In a bid to turn a new leaf, Iraq returned the farm to Babtain and granted his business tax exemptions.
“This will be the first private (date) investment project in Iraq,” said Ali Ghasseb, head of the Basra Investment Commission. “It was a farm, then became a battlefield and is now again a farm.”
The farm has created some 50 jobs in this desolate area and will need up to 500 workers once the trees begin producing.
In a second step, Babtain plans to set up a natural reserve for which ostriches and deer will be imported, Sharadeh said.
THAW
Ties between Kuwait and Iraq remained strained, but they have improved since the US-led invasion in 2003 that toppled Saddam Hussein, with the Gulf state hosting in February a donor conference to rebuild Iraq.
But Kuwaiti firms have been reluctant to return, demanding guarantees that their business will not be taken away again. There is only one other Kuwaiti investor in Basra, involved in a shopping mall, Ghasseb said.

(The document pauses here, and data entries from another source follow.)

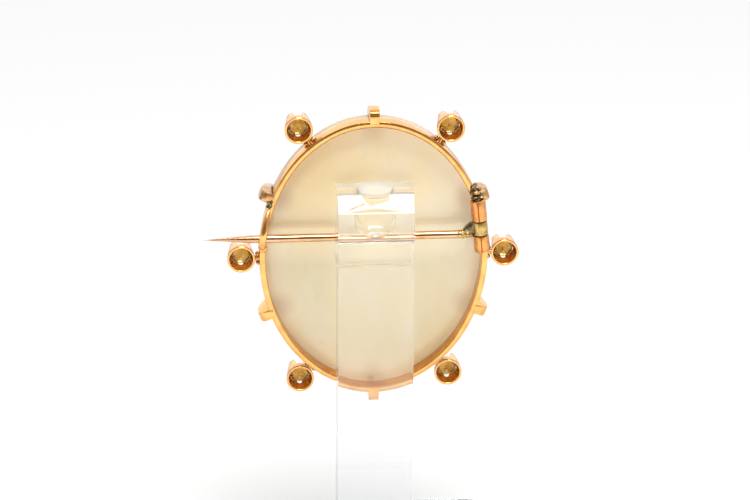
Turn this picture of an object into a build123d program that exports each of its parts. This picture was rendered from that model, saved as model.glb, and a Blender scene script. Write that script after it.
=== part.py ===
"""An oval cameo brooch, pinned upright on a clear bar stand.

The brooch stands in the XZ plane. Its carved front faces -Y and its back, with the pin,
faces +Y. The origin is the middle of the stand's underside. A depth is measured from the
ring's back face towards the carved front. Lengths are in millimetres.
"""

from build123d import *
from math import atan2, cos, degrees, hypot, radians, sin, sqrt, tan
import os

# Ring that carries the stone
ring_half_width = 18.9
ring_half_height = 23.65
ring_band = 1.0
ring_depth = 2.2
ring_edge_round = 0.12
centre_height = 58.0

# Stone
stone_inset = 0.15
stone_seat_gap = 0.04
stone_edge = 2.0
stone_bevel_width = 0.9
stone_bevel_depth = 0.5
stone_dome = 0.9
bust_rise = 1.6
hair_rise = 0.9
drape_rise = 0.45
relief_bury = 1.2

# Claws that hold the stone
claw_angles = (90, 30, -30, -90, -150, 150)
claw_width = 1.65
claw_sheet = 0.75
claw_reach = 1.9
claw_grip = 1.3
claw_gap = 0.1
claw_round = 0.15
claw_side_rise = 0.6
claw_knee_inset = 0.7
claw_knee_rise = 0.4
claw_knee_sheet = 0.4
claw_tip_rise = 0.14

# Collets round the small stones, and what joins them to the ring
collet_angles = (62.2, -0.9, -62.6, -119.0, 180.6, 118.6)
collet_gap = 0.7
collet_set_forward = 1.0
collet_back_radius = 2.28
collet_front_radius = 2.65
collet_length = 3.4
collet_wall = 0.32
collet_lip = 0.16
collet_foot_rim = 0.32
collet_teeth = 8
notch_share = 0.62
tooth_depth = 1.0
tooth_fold = 0.35
peg_radius = 0.42
peg_depth = 1.6
peg_bite_share = 0.6
grain_radius = 0.42
grain_offset = 0.8
grain_out = 0.2

# Small faceted stones
gem_gap = 0.05
gem_set = 1.2
gem_table_share = 0.56
gem_crown_share = 0.34
gem_pavilion_share = 0.8
gem_girdle = 0.15
gem_culet_share = 0.07
gem_sides = 8

# Hinge of the pin
hinge_lean = 6.1
hinge_height = 5.3
hinge_inset = 1.0
hinge_lift = 1.15
tube_radius = 1.3
knuckle_radius = 1.25
upper_tube_length = 3.5
lower_tube_length = 2.9
knuckle_length = 2.35
knuckle_gap = 0.12
rivet_radius = 0.5
rivet_clearance = 0.06
rivet_stand_out = 0.25
rivet_round = 0.2
saddle_width = 1.5
relief_clearance = 0.15

# Pin stem
stem_height = 4.15
stem_radius = 0.675
stem_start_gap = 0.35
stem_straight = 34.6
stem_taper = 8.6
stem_tip_radius = 0.07
taper_middle_radius = 0.42
shoulder_reach = 1.5
shoulder_sheet = 1.1
shoulder_overlap = 0.5
shoulder_above_stem = 0.54
shoulder_below_stem = 0.34
shoulder_top_share = 0.92
shoulder_bend_share = 0.35
shoulder_foot_share = 0.78

# C catch over the stem
catch_height = 1.8
catch_width = 1.25
catch_sheet = 0.72
catch_length = 7.8
catch_stem_gap = 0.15
catch_sink = 0.5
catch_back_gap = 0.5
catch_turn_share = 0.6
catch_turn_run = 0.8
catch_bow = 0.3
catch_bow_past_stem = 1.0
catch_fall_share = 0.72
catch_lip_run = 0.25
catch_lip_rise = 0.43

# Stand
bar_width = 12.5
near_wall = 3.35
lip_wall = 2.4
slot_clearance = 0.1
head_top = 12.08
head_bevel = 2.4
lip_top = 12.4
lip_drop = 1.0
ring_gap = 0.1
hole_diameter = 6.7
hole_end = 6.3
hole_point = 2.4
base_length = 44.0
base_depth = 40.0
base_sheet = 3.0
base_corner = 5.0
base_edge = 0.3
foot_round = 2.5

# How far a cutting shape runs past what it cuts, and how near a face counts as being there
cut_over = 1.0
face_reach = 0.01

# Dome of the stone: share of its rise, share of the bevelled half sizes
DOME = [(0.6, 0.68), (1.0, 0.25)]

# Profile bust on the stone, as shares of the stone's half width and half height.
# Each row is across, up. The face looks towards +X.
FACE_AND_NECK = [
    (-0.10, 0.58), (0.20, 0.64), (0.37, 0.56), (0.40, 0.44), (0.365, 0.385), (0.44, 0.29),
    (0.505, 0.225), (0.47, 0.185), (0.40, 0.175), (0.425, 0.135), (0.385, 0.105), (0.405, 0.07),
    (0.36, 0.03), (0.385, -0.025), (0.33, -0.075), (0.19, -0.07), (0.10, -0.12), (0.08, -0.24),
    (0.14, -0.36), (0.30, -0.46), (0.44, -0.56),
]
SHOULDERS = [
    (0.44, -0.56), (0.40, -0.66), (0.20, -0.74), (-0.05, -0.77), (-0.30, -0.73), (-0.50, -0.63),
    (-0.58, -0.54), (-0.48, -0.42), (-0.30, -0.33), (-0.24, -0.20),
]
BACK_OF_HEAD = [(-0.24, -0.20), (-0.34, 0.05), (-0.38, 0.30), (-0.10, 0.58)]
HAIR = [
    (0.36, 0.56), (0.30, 0.66), (0.12, 0.755), (-0.14, 0.77), (-0.36, 0.67), (-0.50, 0.50),
    (-0.62, 0.40), (-0.70, 0.26), (-0.66, 0.10), (-0.50, 0.02), (-0.34, 0.04), (-0.20, -0.02),
    (-0.10, 0.06), (-0.06, 0.18), (0.02, 0.32), (0.16, 0.44), (0.28, 0.50),
]
DRAPE = [
    (0.40, -0.60), (0.33, -0.67), (0.05, -0.74), (-0.25, -0.71), (-0.46, -0.62), (-0.52, -0.55),
    (-0.40, -0.47), (-0.20, -0.50), (0.02, -0.55), (0.22, -0.55),
]


def back_plane(depth=0.0):
    """The ring's back face, or a plane parallel to it that lies further forward."""
    return Plane(origin=(0, -depth, centre_height), x_dir=(1, 0, 0), z_dir=(0, -1, 0))


def ring_point(angle):
    """The point on the ring's outer edge in a direction seen from the front."""
    across, up = cos(radians(angle)), sin(radians(angle))
    reach = 1 / sqrt((across / ring_half_width) ** 2 + (up / ring_half_height) ** 2)
    return reach * across, reach * up


def ring_normal(angle):
    """The outward direction, square to the ring's edge, at that point."""
    across, up = ring_point(angle)
    slope_across, slope_up = across / ring_half_width**2, up / ring_half_height**2
    size = hypot(slope_across, slope_up)
    return slope_across / size, slope_up / size


def ring_edge_at(height):
    """How far the ring's outer edge lies from its middle line at a height."""
    return ring_half_width * sqrt(1 - (height / ring_half_height) ** 2)


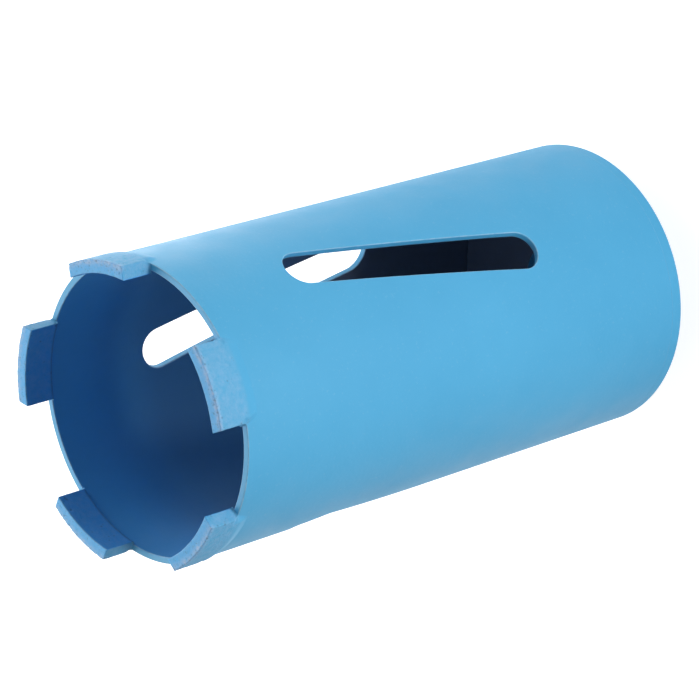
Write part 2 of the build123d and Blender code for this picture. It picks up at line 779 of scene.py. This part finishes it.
    def near_slot(self, radius: float, turn: float, height: float, margin: float) -> bool:
        """Whether a place on the wall lies in a slot, or within a margin of its eased edge.

        Args:
            radius: The place's radius.
            turn: Its turn.
            height: Its height.
            margin: The margin.

        Returns:
            Whether it does.
        """
        rise = height - self.slot_middle
        reach = self.slot_width / 2 + self.edge * self.edge_share + margin
        for middle in self.slot_turns():
            sweep = turn - middle
            if abs(sweep) > math.pi / 2:
                continue
            across = radius * math.sin(sweep)
            run = across * math.sin(self.slot_lean) + rise * math.cos(self.slot_lean)
            side = across * math.cos(self.slot_lean) - rise * math.sin(self.slot_lean)
            if math.hypot(max(abs(run) - self.half_run, 0.0), side) < reach:
                return True
        return False

    def shade_inside(self, mesh: Mesh) -> None:
        """Keeps which points lie in the bore, its painted shade, and where the spray fell short
        there.

        Args:
            mesh: The mesh.
        """
        spots = [vertex.co.copy() for vertex in mesh.vertices]
        inner = [fade(math.hypot(spot.x, spot.y) - self.bore, *self.inside) for spot in spots]
        keep_values(mesh, "inner", inner)
        # The first value is the painted shade down the bore; deep marks where the spray fell short.
        for name, span in (("painted_bore_shade", self.coat), ("deep", self.spray)):
            short = [within * fade(spot.z, *span) for within, spot in zip(inner, spots)]
            keep_values(mesh, name, short)

    def build(self, finish: Material) -> None:
        """Builds and dresses the barrel.

        Args:
            finish: Its material.
        """
        skin = Skin()
        below, above = self.rim - 2 * self.edge, self.rear + 2 * self.seam_edge
        top = [
            Corner(self.radius, below),
            Corner(self.radius, self.rim, self.edge),
            Corner(self.bore, self.rim, self.edge),
            Corner(self.bore, below),
        ]
        bottom = [
            Corner(self.bore, above),
            Corner(self.bore, self.rear, self.edge / 2),
            Corner(self.radius, self.rear, self.seam_edge, self.seam_rubbed),
            Corner(self.radius, above),
        ]
        over, under = (
            [skin.ring(spot, self.turns) for spot in rounded_profile(corners, closed=False)]
            for corners in (top, bottom)
        )
        skin.chain(over)
        skin.chain(under)
        slots = [self.cut_slot(skin, turn) for turn in self.slot_turns()]
        self.sheet(skin, 1, under[-1], over[0], [slot[0] for slot in slots])
        self.sheet(skin, -1, under[0], over[-1], [slot[1] for slot in slots])
        barrel = skin.piece("barrel_tube")
        self.shade_inside(barrel.data)
        hand_over(barrel, finish, [BARREL_NODE])


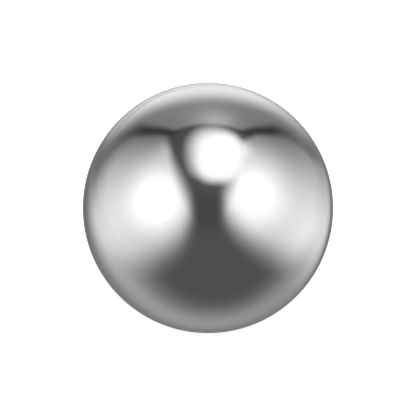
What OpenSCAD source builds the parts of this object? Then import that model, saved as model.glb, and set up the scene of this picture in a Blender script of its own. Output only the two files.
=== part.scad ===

But trade has picked up in recent years as foreign firms use Kuwait’s port to ship goods to Iraq due to its better security. Up to 200 vehicles cross the border at the Safwan post every day, an Iraqi officer said.
Kuwaiti visitors are also trickling back to the Shiite Muslim holy cities of Najaf and Kerbela. A third of Kuwaitis are Shiites.
In the other direction there is little private traffic as Kuwait rarely grants visitor visas for Iraqis for security reasons.
“I come twice a year. There are no problems for Kuwaitis now,” said a Kuwaiti who gave his name as Mohamed after crossing the border to make a pilgrimage to Nawaf.